In a well-developed mentoring program, the mentee should always be the one accountable for leading the mentoring relationship in the form of setting meetings, establishing agendas, and coming prepared with items to discuss. That said, a mentor must be prepared to take an active approach in the relationship. This can mean different things to different leaders, and also to different mentees.

Draw from the key takeaways in step 2:

● What are the goals of the mentee?
● What are they hoping to gain from the mentoring relationship?
● How does this impact the type of mentor you need to be?

With a new recruit to the company, taking an active approach to a mentoring relationship will likely look very hands-on – introducing the employee to key relationships, identifying challenging stretch assignments for them, and providing direct feedback to them.

With a more seasoned veteran who is looking to move to a higher level of leadership, taking an active approach to a mentoring relationship might require stepping back and allowing the mentee to drive the relationship, so as to not “over-manage” the relationship.

Regardless, the approach should always be in line with the needs of the mentee, and although it is inevitable that a busy mentor’s involvement with ebb and flow, the mentor must commit to a minimum amount of involvement, and not waiver.

While mentoring is critical to developing talent and building pipelines, it is important to have a strong sense of awareness regarding one’s capacity for mentoring.
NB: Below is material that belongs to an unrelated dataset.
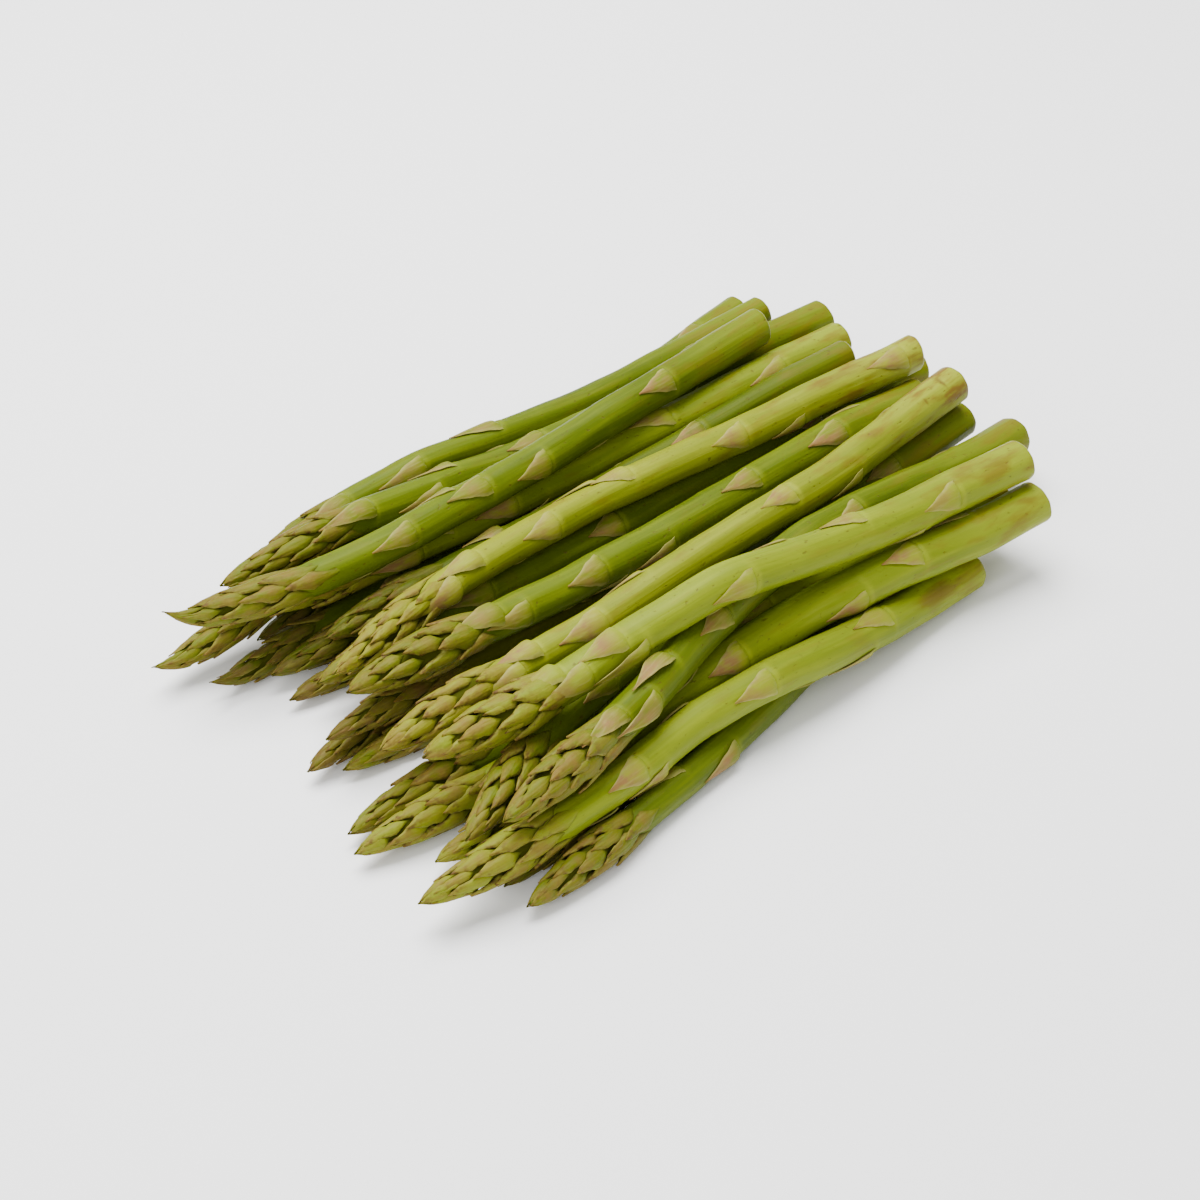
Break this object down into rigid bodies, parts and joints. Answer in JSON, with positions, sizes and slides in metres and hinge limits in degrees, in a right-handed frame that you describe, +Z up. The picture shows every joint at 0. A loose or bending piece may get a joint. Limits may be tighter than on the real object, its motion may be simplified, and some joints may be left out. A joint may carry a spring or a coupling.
{
  "type": "bundle of asparagus",
  "caption": "Loose untied pile of fresh green asparagus spears lying side by side, heads at one end and cut ends at the other.",
  "frame": {"origin": "middle of the pile's outline, on the surface that it lies on", "axes": "+X from the heads to the cut ends, +Y across the pile, +Z up"},
  "size_m": [0.243, 0.1508, 0.0421],
  "materials": {
    "asparagus_green": "matte, fresh skin",
    "asparagus_light": "matte, fresh skin",
    "asparagus_yellow": "matte, fresh skin",
    "asparagus_shade": "matte, fresh skin",
    "asparagus_brown": "matte, fresh skin"
  },
  "bodies": {
    "root": {"spear_01": "asparagus_green", "spear_02": "asparagus_shade", "spear_03": "asparagus_shade", "spear_04": "asparagus_shade", "spear_05": "asparagus_brown", "spear_06": "asparagus_brown", "spear_07": "asparagus_green", "spear_08": "asparagus_green", "spear_09": "asparagus_shade", "spear_10": "asparagus_green", "spear_11": "asparagus_shade", "spear_12": "asparagus_brown", "spear_13": "asparagus_green", "spear_14": "asparagus_green", "spear_15": "asparagus_green", "spear_16": "asparagus_light", "spear_17": "asparagus_green", "spear_18": "asparagus_yellow", "spear_19": "asparagus_green", "spear_20": "asparagus_light", "spear_21": "asparagus_light", "spear_22": "asparagus_light", "spear_23": "asparagus_green", "spear_24": "asparagus_green", "spear_25": "asparagus_yellow", "spear_26": "asparagus_light"}
  },
  "joints": []
}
It may be that at one specific moment, you would not have sufficient time and energy to dedicate to a truly supportive mentoring relationship. It is better to acknowledge this and opt out of a mentoring opportunity, than to engage in a relationship without full commitment.

Once a leader has truly committed to the relationship, provides positive support and direction to their mentee, and actively participates in the mentoring relationship, a successful mentoring relationship will naturally occur.